もちろん、この不透明の度合いに関しても「マスク境界」が設定出来れば、低い不透明度のものでも線として認識させられたのですが…。
また、レイヤー上では、自動選択をしなくても「不透明度」が100%の描画で囲まれた透明な部分を塗りの範囲と見なして、塗潰しの作業が行なわれます。
この為、キャンバスで作業をするよりも、簡単なのですが…。
これがまたちょっと残念な事に…線と塗りの境界に黒い縁取りが出来てしまいます。(処理2の結果で、「イメージの塗潰し」側で線との境界にうっすらと黒い縁がついているのが確認いただけると思います。)
つまりこの自動的に出来た黒い縁取り部分が塗り残しをなくす為に、塗り潰された部分だと思われるのですが…こんな黒が出てはそのままでは使い物になりません…(^^;)

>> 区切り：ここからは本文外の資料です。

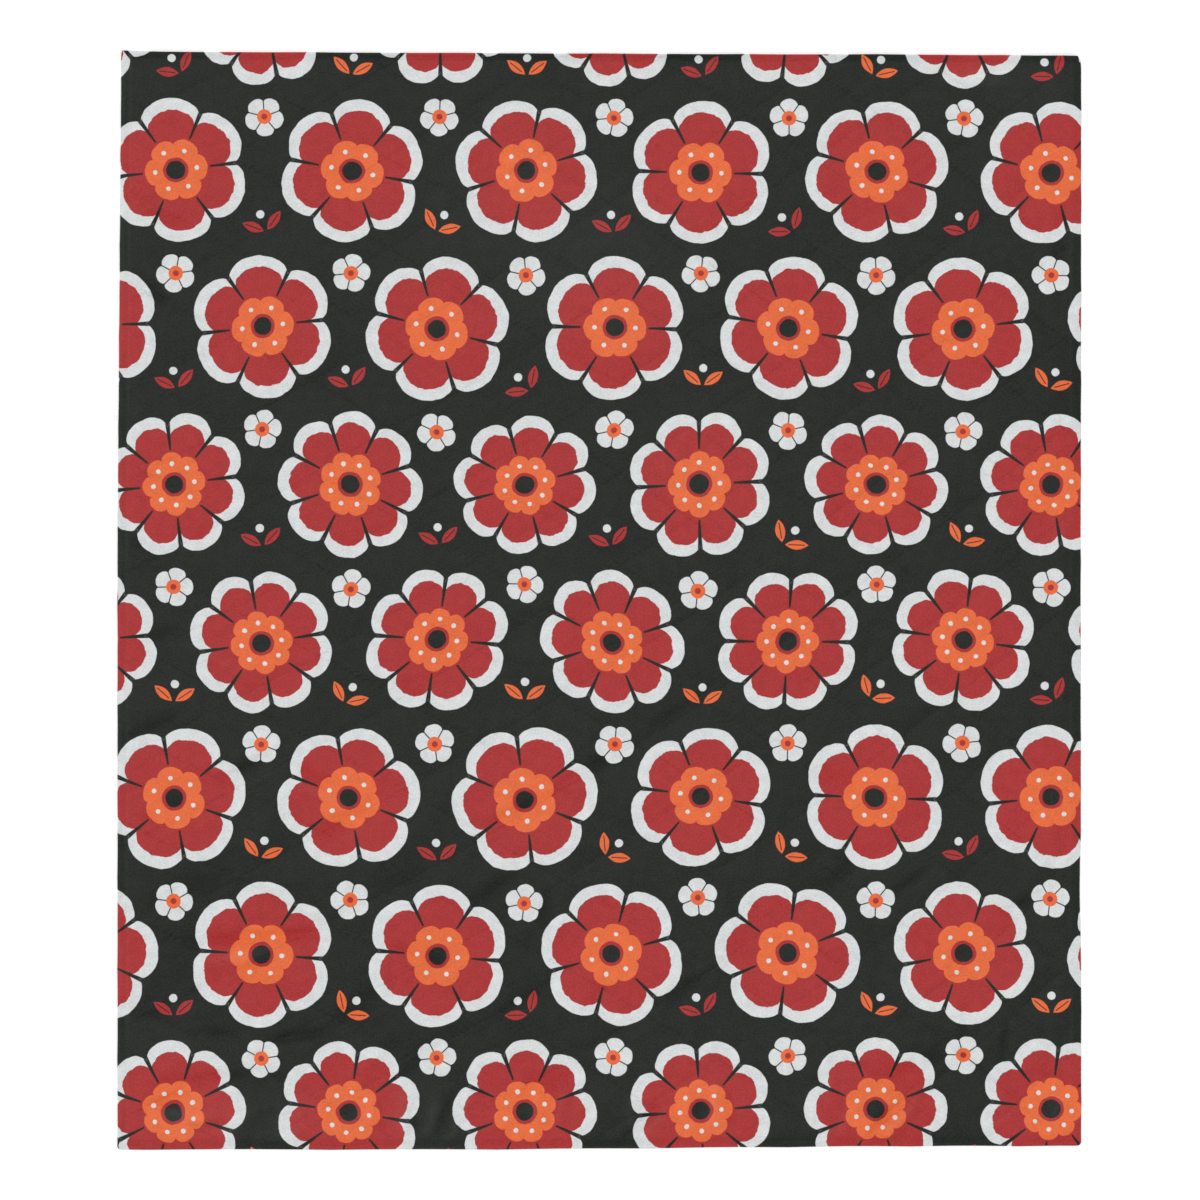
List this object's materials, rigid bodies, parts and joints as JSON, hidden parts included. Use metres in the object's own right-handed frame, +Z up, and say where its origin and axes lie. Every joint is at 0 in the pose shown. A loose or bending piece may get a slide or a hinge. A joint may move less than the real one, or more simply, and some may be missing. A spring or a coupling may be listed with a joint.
{
  "type": "quilt",
  "caption": "Thin bed quilt laid flat, with raised diamond stitching, a turned and topstitched hem and an all-over flower print.",
  "frame": {"origin": "middle of the flat underside, where the quilt rests on a surface", "axes": "+X to the quilt's right side, +Y to its top edge along its length, +Z up out of the printed face"},
  "size_m": [1.7768, 2.0257, 0.0102],
  "materials": {
    "printed_cloth": "matt brushed polyester, charcoal ground with red, orange and off-white flowers"
  },
  "bodies": {
    "root": {"quilt": "printed_cloth"}
  },
  "joints": []
}
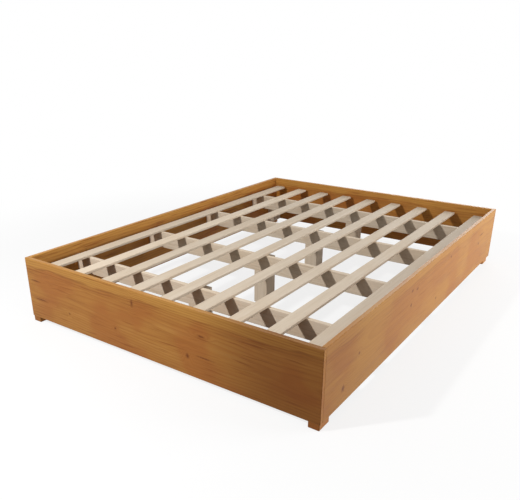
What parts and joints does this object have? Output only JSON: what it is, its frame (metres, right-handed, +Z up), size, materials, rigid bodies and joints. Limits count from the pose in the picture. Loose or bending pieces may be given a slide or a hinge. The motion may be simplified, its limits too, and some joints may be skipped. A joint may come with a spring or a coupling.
{
  "type": "slatted floor bed frame",
  "caption": "Low wooden floor bed frame: an open box of boards on short feet, with lengthwise slats on cross bearers and notched centre legs.",
  "frame": {"origin": "on the floor, under the middle of the frame", "axes": "+X to the right, +Y along the bed from the front board to the back board, +Z up; the front board faces -Y"},
  "size_m": [1.43, 1.963, 0.293],
  "materials": {
    "stained_wood": "satin honey-brown stain and varnish on horizontal grain",
    "bare_wood": "planed bare softwood, unvarnished",
    "dowel_wood": "plain beech dowel",
    "zinc_steel": "zinc-plated steel"
  },
  "bodies": {
    "root": {"front_board": "stained_wood", "back_board": "stained_wood", "left_side_board": "stained_wood", "right_side_board": "stained_wood", "foot_front_left": "stained_wood", "foot_front_right": "stained_wood", "foot_back_left": "stained_wood", "foot_back_right": "stained_wood", "corner_block_front_left": "bare_wood", "corner_block_front_right": "bare_wood", "corner_block_back_left": "bare_wood", "corner_block_back_right": "bare_wood", "slat_1": "bare_wood", "slat_2": "bare_wood", "slat_3": "bare_wood", "slat_4": "bare_wood", "slat_5": "bare_wood", "slat_6": "bare_wood", "slat_7": "bare_wood", "slat_8": "bare_wood", "slat_9": "bare_wood", "bearer_1": "bare_wood", "bearer_2": "bare_wood", "bearer_3": "bare_wood", "bearer_4": "bare_wood", "centre_leg_1": "bare_wood", "centre_leg_2": "bare_wood", "centre_leg_3": "bare_wood", "centre_leg_4": "bare_wood", "corner_dowels": "dowel_wood", "corner_screws": "zinc_steel", "foot_screws": "zinc_steel", "leg_screws": "zinc_steel", "slat_brads": "zinc_steel"}
  },
  "joints": []
}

実は、この問題は不透明度が100%で黒以外の選択色で描かれた線画(12での条件と同じ状態)の際には、Ver.7でも出ていた問題でした。
元々がキャンバスでの作業が普通だったVer.6以前の機能をそのままレイヤーにも適用した為に、問題が出たのでしょう…多分…。
そんな訳でレイヤー上では黒以外の線画でも正常に処理出来ますが、黒縁が出る事を考えれば「黒」で線画を描いた方が良いという事になります。
また、あえて使い道を探すとすれば、レイヤー上でのパーツ分けには使えるかもしれません。
枠を縁取って(「べた塗り」ブラシなどしっかり線の描けるブラシで)「イメージの塗潰し」を実行すれば、多少は細かい塗り残しが少なくてすみます。
黒縁がつくのはどうするの?と思われるかもしれませんが、「イメージの塗潰し」→「黒縁が出る」→「透明度ロック」→「編集」の「塗りつぶし」実行という手順で、黒縁なしのパーツが完成します。
「セルの塗潰し」で塗り残し部分を潰していくのとどちらが楽かは微妙なところですけどね…(^^;)

長々と書きましたが、実際にはほとんど使用される事がないと思われる(今のところは)「イメージの塗潰し」ですが、一応こんな違いがあるよ…という事で。